Gregory Nojeim, associate director of the American Civil Liberties Union’s national office in Washington, said leaders had insisted the terrorism “not be used to diminish liberty.”
“At its very first opportunity, the Senate passed legislation that threatens privacy rights,” Mr. Nojeim said.
The White House rejected questions about any “concern that people’s civil liberties are being violated.”
“Law enforcement agencies are going to act on legitimate law-enforcement considerations, and they will do so in accordance with all of our laws,” White House spokesman Ari Fleischer said.

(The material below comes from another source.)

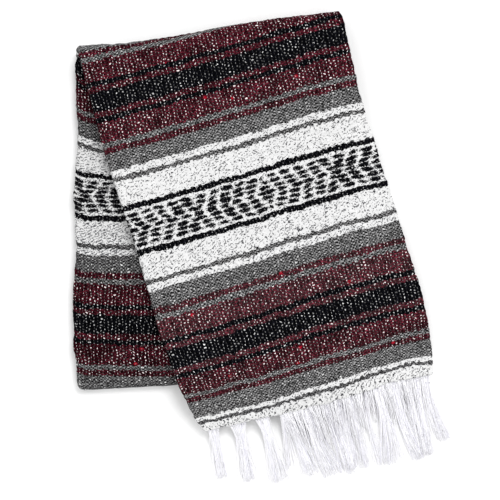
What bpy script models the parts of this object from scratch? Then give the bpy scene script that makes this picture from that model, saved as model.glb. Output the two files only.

The Immigration and Naturalization Act allows a president to deny entry to “any class” of immigrants whose admission “would be detrimental to the interests of the United States.”
E. Joshua Rosenkranz, president of the liberal Brennan Center of Justice, doubts federal judges will be anxious to block aggressive action in the wake of an assault likened to the sneak attack on Pearl Harbor.
“No judge wants to be responsible for another act of terrorism,” Mr. Rosenkranz said.
Even if a majority of the Supreme Court found government actions unconstitutional — as Supreme Court Chief Justice Roger B. Taney did in a 1861 ruling against Lincoln that Congress negated — little can be done to stop a president when national security is in jeopardy.
“I have exercised all the power which the Constitution and laws confer upon me, but that power has been resisted by a force too strong for me to overcome,” Chief Justice Taney said. He dispatched his ruling under seal to Lincoln at the White House “to determine what measures he will take to cause the civil process of the United States to be respected and enforced.”
Lincoln defied the court and the suspension of habeas corpus was revoked by President Andrew Johnson on Dec. 1, 1865, months after the war ended.